I’ve heard a possibly apocryphal story that in rural Kenya, the trick played on new people in town is to sell them cheap land for their new houses. People are enthused; they get acreage with water access and good soil, and it’s so cheap! A year later they find out they’re on the track of an elephant migration. The elephants come through the same places each year, and they don’t let anything get in their way. There are a lot of them. Things get… …flat.

I wish I was an elephant.

News wrapup

  1. Kristen took a stand. South Orange County strippers disapprove of the London terror bombings, in case you wondered if they were straddling the issue. (via myspace chain letter).
  2. I think the time has come in pop music for tribute bands to have their own tribute bands. Some of these guys have more than passed the M*A*S*H threshold and outlasted their idols by decades. Pick your local tribute band and start giving them the due they’ve earned. Around here I suggest: “Two Doors Down, a Tribute to Wild Child” and “Drive Their Car, a tribute to Rain“. You probably have your own local meta-heroes to emulate. Come to think of it, I bet wossisname Cafferty already has tribute bands.
  3. Can’t seem to face up to the facts; tense and nervous, can’t relax.

My Hitler

  1. My father once had a dream in which he was staying in a Swiss pension. There was a boarding house group from several countries, and as typical in these places meals were communal, all at one table. Shortly after his arrival he discovered that the elderly German gentleman with the mustache was, in fact, Adolf Hitler. Since dream logic was in effect, the problem was not how to kill Hitler, or call the police or the army, or even berate him for his crimes. The question was: how to address him at dinner?

    He couldn’t just be “Mr. Hitler”; the guy was a former head of state. “Herr FĂĽhrer”, though, would imply approval of the Third Reich and his dictatorship, which can’t be done even at dinner. Finally he figured it out: “Herr Reichskanzler Hitler” [sp?]. Since that was his official elected office, it was the best choice for being introduced or asking the guy to pass the salt.

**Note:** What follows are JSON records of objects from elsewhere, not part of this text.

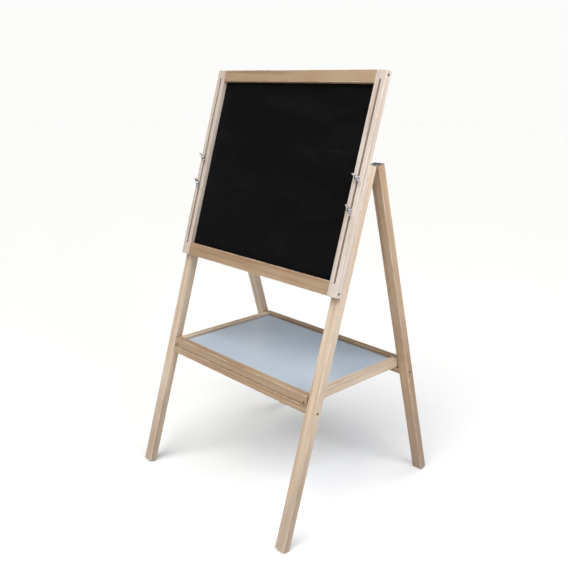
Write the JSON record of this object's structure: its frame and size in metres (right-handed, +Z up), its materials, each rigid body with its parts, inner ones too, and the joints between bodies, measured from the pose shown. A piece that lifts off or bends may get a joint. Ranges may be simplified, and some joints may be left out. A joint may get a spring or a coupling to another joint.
{
  "type": "kids easel",
  "caption": "Folding wooden easel for children: hinged A-frame legs, height-adjustable board with a black front and a white back, and a loose tray across the crossbars.",
  "frame": {"origin": "on the floor, midway between the front and rear feet, below the hinge line", "axes": "+X to the right seen from the front, -Y towards the person drawing on the black side, +Z up"},
  "size_m": [0.6, 0.5796, 1.1165],
  "materials": {
    "pine": "clear satin lacquer",
    "blackboard": "matt black",
    "whiteboard": "gloss white",
    "tray_panel": "satin pale blue-grey",
    "zinc": "bright zinc plated",
    "plated_steel": "dull zinc plated"
  },
  "bodies": {
    "front_frame": {"front_leg_left": "pine", "front_leg_right": "pine", "front_crossbar": "pine", "front_crossbar_screws": "plated_steel", "carriage_bolts": "zinc", "washers": "zinc", "hinge_front_leaves": "plated_steel", "hinge_pins": "plated_steel", "hinge_front_screws": "plated_steel"},
    "rear_frame": {"rear_leg_left": "pine", "rear_leg_right": "pine", "rear_crossbar": "pine", "rear_crossbar_screws": "plated_steel", "hinge_rear_leaves": "plated_steel", "hinge_rear_screws": "plated_steel"},
    "board": {"board_stile_left": "pine", "board_stile_right": "pine", "board_top_rail": "pine", "board_bottom_rail": "pine", "chalkboard_panel": "blackboard", "whiteboard_panel": "whiteboard", "board_screws": "plated_steel"},
    "tray": {"tray_front_rail": "pine", "tray_rear_rail": "pine", "tray_left_rail": "pine", "tray_right_rail": "pine", "tray_panel": "tray_panel", "tray_screws": "plated_steel"},
    "wing_nut_upper_left": {"wing_nut_upper_left": "zinc"},
    "wing_nut_upper_right": {"wing_nut_upper_right": "zinc"},
    "wing_nut_lower_left": {"wing_nut_lower_left": "zinc"},
    "wing_nut_lower_right": {"wing_nut_lower_right": "zinc"}
  },
  "joints": [
    {"name": "rear_frame_fold", "type": "hinge", "parent": "front_frame", "child": "rear_frame", "pos_m": [0, 0, 0.90393], "axis": [1, 0, 0], "range_deg": [-32.8, 0]},
    {"name": "board_height", "type": "slide", "parent": "front_frame", "child": "board", "axis": [0, 0.2823, 0.9593], "range_m": [-0.222, 0.168]},
    {"name": "tray_lift_off", "type": "slide", "parent": "front_frame", "child": "tray", "axis": [0, 0.6, 0.8], "range_m": [0, 0.5]},
    {"name": "wing_nut_upper_left_turn", "type": "hinge", "parent": "front_frame", "child": "wing_nut_upper_left", "pos_m": [-0.285, -0.0538, 0.87911], "axis": [0, -0.9593, 0.2823], "continuous": true},
    {"name": "wing_nut_upper_right_turn", "type": "hinge", "parent": "front_frame", "child": "wing_nut_upper_right", "pos_m": [0.285, -0.0538, 0.87911], "axis": [0, -0.9593, 0.2823], "continuous": true},
    {"name": "wing_nut_lower_left_turn", "type": "hinge", "parent": "front_frame", "child": "wing_nut_lower_left", "pos_m": [-0.285, -0.07526, 0.8062], "axis": [0, -0.9593, 0.2823], "continuous": true},
    {"name": "wing_nut_lower_right_turn", "type": "hinge", "parent": "front_frame", "child": "wing_nut_lower_right", "pos_m": [0.285, -0.07526, 0.8062], "axis": [0, -0.9593, 0.2823], "continuous": true}
  ]
}
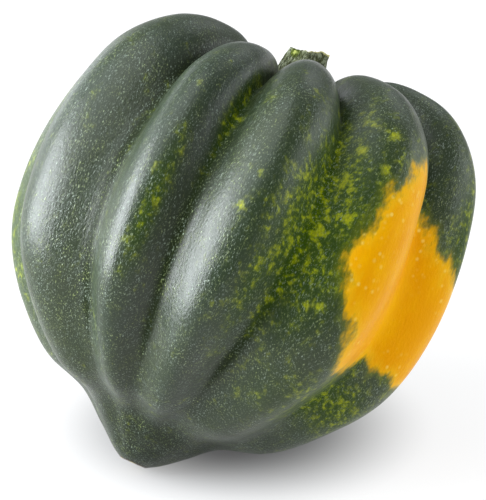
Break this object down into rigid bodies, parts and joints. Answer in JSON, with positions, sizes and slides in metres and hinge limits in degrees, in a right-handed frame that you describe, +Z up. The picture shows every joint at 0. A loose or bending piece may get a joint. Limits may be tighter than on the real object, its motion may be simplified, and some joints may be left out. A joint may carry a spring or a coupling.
{
  "type": "acorn squash",
  "caption": "Whole ribbed winter squash lying on its belly, with a pointed blossom end, an orange ground spot and a corky stem stub in the hollow at its top.",
  "frame": {"origin": "on the surface the squash rests on, under the middle of the fruit, which is also in its resting spot", "axes": "+Z up; +X the way the stem end leans over; the fruit's own axis stands 35.5 degrees from upright in the XZ plane, blossom end low at -X"},
  "size_m": [0.136, 0.1338, 0.131],
  "materials": {
    "rind": "waxy satin rind, dark green with pale specks, yellow-green mottling and an orange ground spot",
    "corky_stem": "dry, corky, grey-green stem, snapped off unevenly"
  },
  "bodies": {
    "root": {"fruit": "rind", "stem": "corky_stem"}
  },
  "joints": []
}
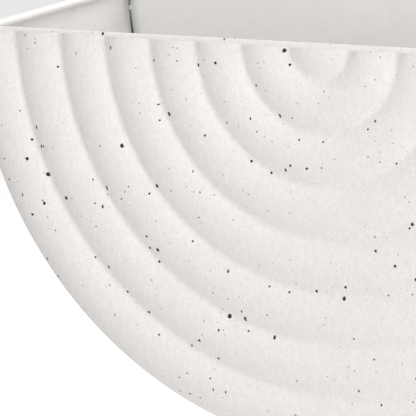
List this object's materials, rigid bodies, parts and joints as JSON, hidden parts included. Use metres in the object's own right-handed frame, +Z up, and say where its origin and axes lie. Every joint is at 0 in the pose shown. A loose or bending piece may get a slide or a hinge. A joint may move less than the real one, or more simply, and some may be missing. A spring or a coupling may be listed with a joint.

  2. I once saw a lecture by a psychologist whose field of expertise was the psychology of contagion. This was just a few years into the AIDS epidemic, so it was a topic of current interest. He pointed out that how people think and behave about infection and contagion is related to scientific knowledge, but separate and different. And way stupider. For example, physically handicapped people are treated the way we treat people with an infectious transmittable disease: stay away, don’t touch. The mentally handicapped, too. NIMBY arguments against group homes sometimes boil down to “I’m afraid to have this near me”, as though one could catch mental retardation or multiple sclerosis from the water supply or at the mall.

    The most fascinating part of the lecture was the discussion of the contagion of clothing. People were asked a series of questions about clothing that had been worn by others. No one wanted to wear clothing that an AIDS patient had worn, even if it had been thoroughly cleaned. Many people didn’t want to wear clothing that a handicapped person had worn. And finally, the contagion of evil enters the picture when we’re talking about clothing. If some beloved figure like Mother Theresa has worn a sweater, most people responded they’d love to wear it. However, if Adolf Hitler had worn the sweater, no one wanted to wear it. And if the sweater had been worn by Adolf Hitler and then by the Dalai Lama, they still wouldn’t wear it. Some kinds of contagion can’t be purified.

So anyway that’s how I learned that you can turn into Hitler if you sit on the wrong toilet seat, and that you don’t want to stay in a hotel with the guy.